Aww! Cosy is so beautiful. She looks like a little doll.


----------



## jadey (Nov 2, 2006)

:wub::wub: cosy you get cuter every time i see you


----------



## coco (Sep 20, 2006)

I honestly don't know how you keep her looking so gorgeous. That's an absolutely adorable picture, and we always love seeing pics of little Cosy. Love the sweater! 
Too bad it's UNC blue and not UK blue, but she's precious anyway!


----------



## aprilb (Jul 9, 2010)

Cosy, you look so cozy and huggable and kissable, and pretty, and--okay I know I'm getting carried away here.

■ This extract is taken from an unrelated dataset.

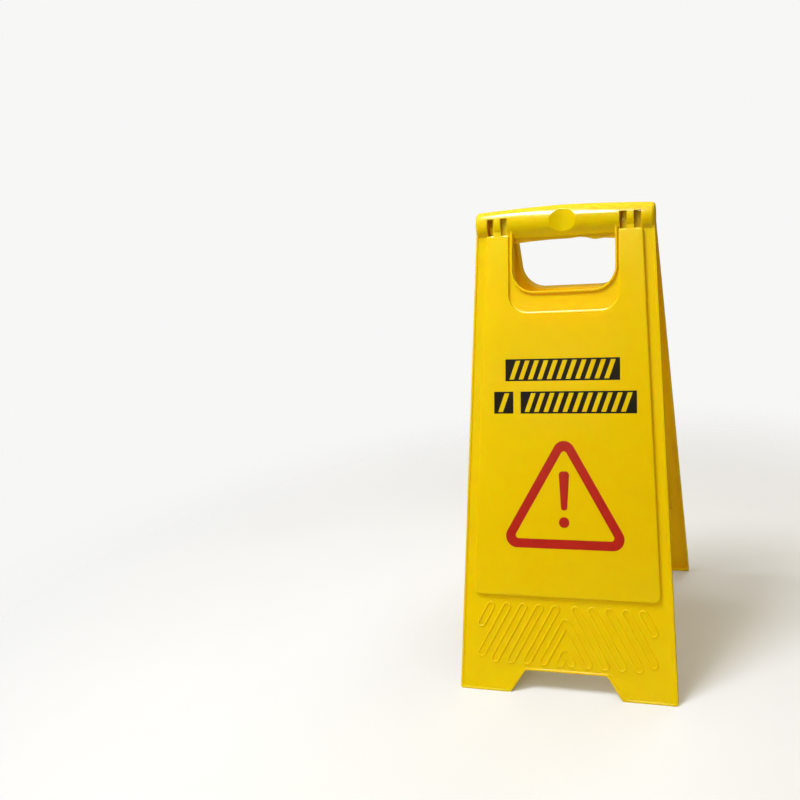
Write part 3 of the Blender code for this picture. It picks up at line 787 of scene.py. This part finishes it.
# Floor
FLOOR_RADIUS = 1.3
shape = bmesh.new()
bmesh.ops.create_circle(shape, cap_ends=True, segments=96, radius=FLOOR_RADIUS)
floor_mesh = bpy.data.meshes.new("studio_floor")
shape.to_mesh(floor_mesh)
shape.free()
floor_mesh.materials.append(floor_material())
studio_floor = bpy.data.objects.new("studio_floor", floor_mesh)
bpy.context.scene.collection.objects.link(studio_floor)
studio_floor.visible_glossy = False


# Lights

def area_light(name, aim, azimuth, elevation, distance, size, power, colour, along=(1.0, 0.0, 0.0)):
    """A soft box seen from its aim at an azimuth (0 is the front, positive to the right) and an elevation.

    Its first size runs as near as it can to the direction "along".
    """
    light = bpy.data.lights.new(name, 'AREA')
    light.shape = 'RECTANGLE'
    light.size, light.size_y = size
    light.energy = power
    light.color = colour
    lamp = bpy.data.objects.new(name, light)
    azimuth = math.radians(azimuth)
    elevation = math.radians(elevation)
    towards = Vector((
        math.cos(elevation) * math.sin(azimuth), -math.cos(elevation) * math.cos(azimuth),
        math.sin(elevation)))
    upright = towards.cross(Vector(along)).normalized()
    axes = Matrix((upright.cross(towards), upright, towards)).transposed().to_4x4()
    lamp.matrix_world = Matrix.Translation(Vector(aim) + towards * distance) @ axes
    bpy.context.scene.collection.objects.link(lamp)
    return lamp


HINGE = Vector((0.0, 0.0, AXIS_HEIGHT))
# The strip only makes the bright line on the bar, and the inner bounce stands in for light thrown back and
# forth between the panels.
key = area_light("key", HINGE, -52.0, 58.0, 1.5, (0.7, 0.5), 25.0, (1.0, 0.98, 0.88))
strip = area_light(
    "strip", HINGE, -31.1, 62.7, 1.96, (1.3, 0.10), 58.0, (1.0, 0.98, 0.95), (0.47, -0.82, -0.31))
fill = area_light("front_fill", (0.0, 0.0, 0.2), -25.0, 20.0, 3.0, (1.6, 1.0), 3.6, (0.55, 1.0, 0.90))
back = area_light("back_fill", (0.0, 0.0, 0.3), 150.0, 35.0, 3.0, (1.6, 1.2), 16.0, (1.0, 0.95, 0.85))
bounce = area_light("inner_bounce", HINGE, 0.0, -89.0, 0.13, (0.12, 0.03), 0.04, (1.0, 0.55, 0.08))
hinge_fill = area_light("hinge_fill", HINGE, -15.0, 6.0, 1.1, (0.4, 0.2), 2.2, (1.0, 0.84, 0.55))
for lamp in (key, fill, back, bounce, hinge_fill):
    lamp.visible_glossy = False
for lamp in (key, strip, fill, back, bounce, hinge_fill):
    lamp.visible_camera = False
strip.visible_diffuse = False

world = bpy.data.worlds.new("studio")
world.use_nodes = True
sky = world.node_tree.nodes
joins = world.node_tree.links
seen = sky["Background"]
seen.inputs["Color"].default_value = (0.93, 0.93, 0.925, 1.0)
seen.inputs["Strength"].default_value = 1.0
room = sky.new('ShaderNodeBackground')
room.inputs["Strength"].default_value = 1.0
direction = sky.new('ShaderNodeTexCoord')
height = sky.new('ShaderNodeSeparateXYZ')
joins.new(direction.outputs["Generated"], height.inputs[0])
ramp = sky.new('ShaderNodeValToRGB')
ramp.color_ramp.elements[0].position = 0.35
ramp.color_ramp.elements[0].color = (0.15, 0.085, 0.025, 1.0)
ramp.color_ramp.elements[1].position = 0.95
ramp.color_ramp.elements[1].color = (1.0, 0.90, 0.58, 1.0)
joins.new(height.outputs["Z"], ramp.inputs[0])
joins.new(ramp.outputs[0], room.inputs["Color"])
path = sky.new('ShaderNodeLightPath')
either = sky.new('ShaderNodeMixShader')
joins.new(path.outputs["Is Camera Ray"], either.inputs[0])
joins.new(room.outputs[0], either.inputs[1])
joins.new(seen.outputs[0], either.inputs[2])
joins.new(either.outputs[0], sky["World Output"].inputs["Surface"])
bpy.context.scene.world = world
bpy.context.scene.view_settings.view_transform = 'Standard'

# Camera, placed from the hinge
CAMERA_OFFSET = Vector((0.18625, -0.85235, 0.00694))
CAMERA_RIGHT = Vector((0.97672826, 0.2050135, -0.06301885))
CAMERA_UP = Vector((0.00657595, 0.2650581, 0.96421002))
CAMERA_LENS = 30.39
CAMERA_SENSOR = 36.0
CAMERA_SHIFT = -0.2125
lens = bpy.data.cameras.new("camera")
lens.lens = CAMERA_LENS
lens.sensor_width = CAMERA_SENSOR
lens.shift_x = CAMERA_SHIFT
camera = bpy.data.objects.new("camera", lens)
axes = Matrix((CAMERA_RIGHT, CAMERA_UP, CAMERA_RIGHT.cross(CAMERA_UP))).transposed().to_4x4()
camera.matrix_world = Matrix.Translation(HINGE + CAMERA_OFFSET) @ axes
bpy.context.scene.collection.objects.link(camera)
bpy.context.scene.camera = camera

I could kiss you all day long:smootch:Love your new cwose-I mean sweater, just lovely.:wub:


----------



## princessre (Dec 23, 2008)

'scuse me, darling Cosy!!! 

Did your momma forget to take more piccies of you- as promised?!! We are waaaaittting!!!!


----------



## CeeCee's Mom (Sep 14, 2006)

coco said:


> I honestly don't know how you keep her looking so gorgeous. That's an absolutely adorable picture, and we always love seeing pics of little Cosy. Love the sweater!
> Too bad it's UNC blue and not UK blue, but she's precious anyway!


Hey now Mary Ann, play nice! UNC blue is a pretty color, isn't it??? Hee, hee.....had to do that!!! I'm only kidding you!!!!:HistericalSmiley:


----------



## Matilda's mommy (Jun 1, 2005)

All I want for Christmas is little Cosy:wub: she's perfect:wub: I have always loved her little sassy face and her wardrobe.


----------



## LuluLolly (Oct 7, 2009)

Cosy you are such an adorable little site!


----------



## Johita (Jul 10, 2009)

Oh Cosy, I so love seeing your photos and you especially look pretty in blue


----------



## malteserus (Mar 9, 2009)

What a supermodel you are! :wub:


----------



## Cosy (Feb 9, 2006)

Thank you for such nice compliments...especially considering the quality of the photo.


----------



## Dixie's Mama (Mar 19, 2008)

Cosy my Mama an me fink it's yur lectwic persunality dat makes yur hair stand out. Nuffin to do wif da purdy new sweater. You wook bootiful as ujual. Wuv, Dixie


----------



## maltlovereileen (Jan 19, 2009)

Cosy said:


> Hewah I am in my new Oscar De La Newman
> sweater dat makes my hair stand up. Hee hee!
> Mom says it's wectwicity. I fink it's the blue.


So super cute...you look like a perfect little stuffed dog, only cuter!!! *sigh*


----------



## Tiger's Mom (Jan 9, 2008)

she is quite the show stopper . . .we need a gazillion more pics please :wub: :wub: :wub: can't seem to get enough with just one . . . more pwease :chili:


----------



## socalyte (Nov 15, 2010)

Cosy you are beautiful in blue! I love seeing pictures of you and your latest outfits. So precious!


----------



## Rocky's Mom (Apr 10, 2010)

I can never see enough pictures of Cosy....Rocky is drooling, but so am I!!:wub::wub::wub:


----------



## Maltsnme (Feb 7, 2009)

Cosy said:


> Hewah I am in my new Oscar De La Newman
> sweater dat makes my hair stand up. Hee hee!
> Mom says it's wectwicity. I fink it's the blue.


SOOOO stinkin' KEEEEUT!!!


----------



## totallytotontuffy (May 16, 2007)

Cosy is a picture perfect model with and without clothes on!


----------



## uniquelovdolce (Mar 10, 2010)

awww cosy is just to cute static and all , pls lug ur big camera and take some pics , i love ur baby !


----------



## lovesophie (Jan 28, 2008)

Why, why, why does she insist on being so stinkin' cute?? :wub: Love that girl!


----------



## Delilahs Mommy (Nov 22, 2009)

Oh Cosy what a little beauty you are in your beautiful dress! I think the color looks FAB on you!:wub:


----------